Since you posted in the recipes area....

Are you looking for home cooked food?
RAW?
Kibble?


----------



## cristofa (Aug 8, 2010)

im wondering if eggs are good, wat about carrots and some vegetables.. i belive onions and other foods are toxic and poisenous.


----------



## Jax08 (Feb 13, 2009)

Dogs can't break down the cell wall of vege's so they would have to be cooked, or processed in some way, for them to get any benefit. A guy I work with gives his lab a frozen carrot every morning to clean his teeth.  

Eggs are good. 
Canned pumpkin
Yogurt

Probably is you look in the RAW area you'll find lots of ideas.


----------



## Stosh (Jun 26, 2010)

How old is your dog? Carrots are good, just watch the amount since they have a high sugar content. My dogs love cooked sweet potatoes, green beans, eggs are good, plain yogurt, raw chicken. Are you going to supplement dry food with these other items? There are lots of articles about feeding on the forum.


----------



## cristofa (Aug 8, 2010)

thanks stosh and jax08, my female is 3 and my male is 7. how would i give the carrot, does it need to be cooked? how much do i give a week? im learning about what foods are good for them so i can add some extra stuff in there diet which is good for their joints and may help prevent hip dysplasia in the future, my mum gets them the royal canin bag of dry food when she can afford it as im not working yet i am a student, im greatful for your help !!


----------



## Jax08 (Feb 13, 2009)

if you are looking for joint healthy items then you need to look at Vitamin C (blueberries), Glucosomine (chicken feet), Omega 3 (sardines, salmon, cold water fish)
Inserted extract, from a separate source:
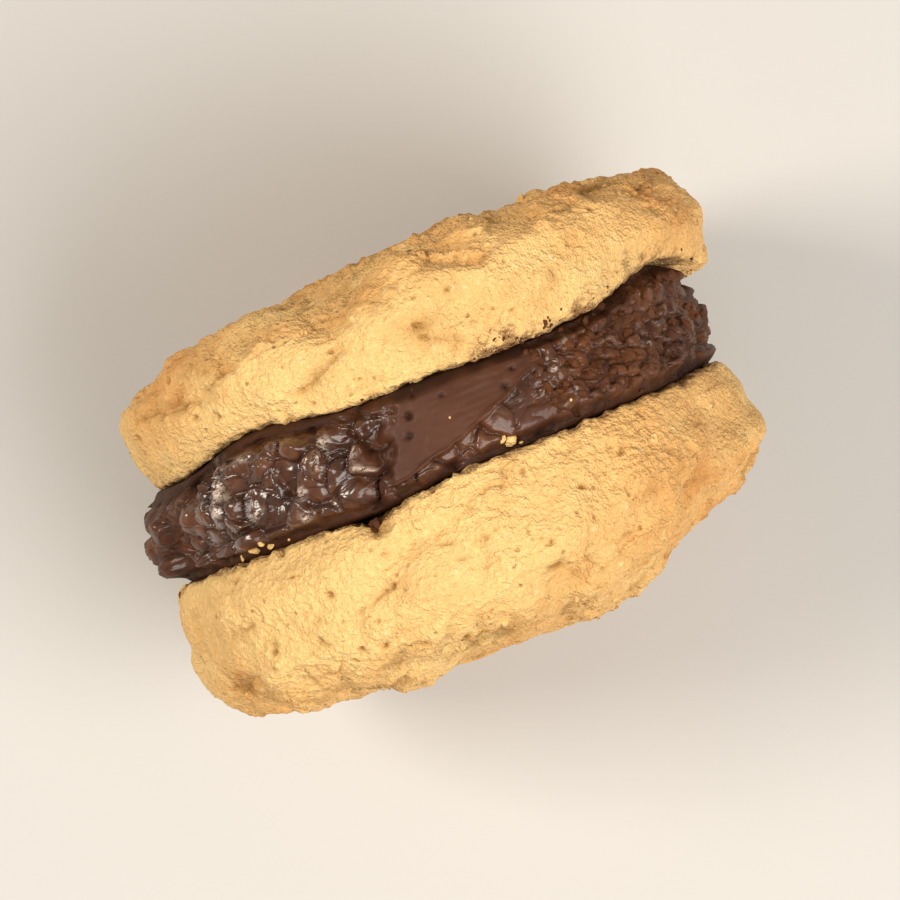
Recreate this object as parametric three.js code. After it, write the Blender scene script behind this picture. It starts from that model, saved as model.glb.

But I would just buy a supplements for that instead of trying to use food. I would buy a complete supplement for joints and add Vit C, Fish Oil and Vit E.

If you are looking to supplement their food with a RAW diet, that's a whole new ballgame and you should start looking through the RAW section of this board.


----------



## cristofa (Aug 8, 2010)

thanks jax


----------



## Gib Laut (Feb 21, 2010)

cristofa said:


> *can anyone give me some ideas for healthy foods for german shepherds?*


Yikes, that's quite a question!!!LOL.....one that has no simple, short answer....but, best effort is this: unprocessed, biologically appropriate foods would be the best food. That means the majority of diet coming from a variety of animal protein and very limited vegetables in the form of puree. This is a subject than can give some a headache while reading, but well worth it....there are many, many great links in the diet and nutrition and BARF area to help you with the journey. I understand finances are an issue, but depending on what you can beg, borrow and plead for in your area from farms, butchers, abattoirs or stores, it can be cheaper to feed unprocessed. And, in the end most find vet bills are much lower, so the overall benefits are much greater.

PS You can do much better for the money than RC....it's very over priced for what you are getting...you will find much discussion here about that also. If you post a location, you will find people will be able to give you pricing.


----------



## StryderPup (May 16, 2009)

Beer, sauerkraut, and weiner schnitzel...they are German after all


----------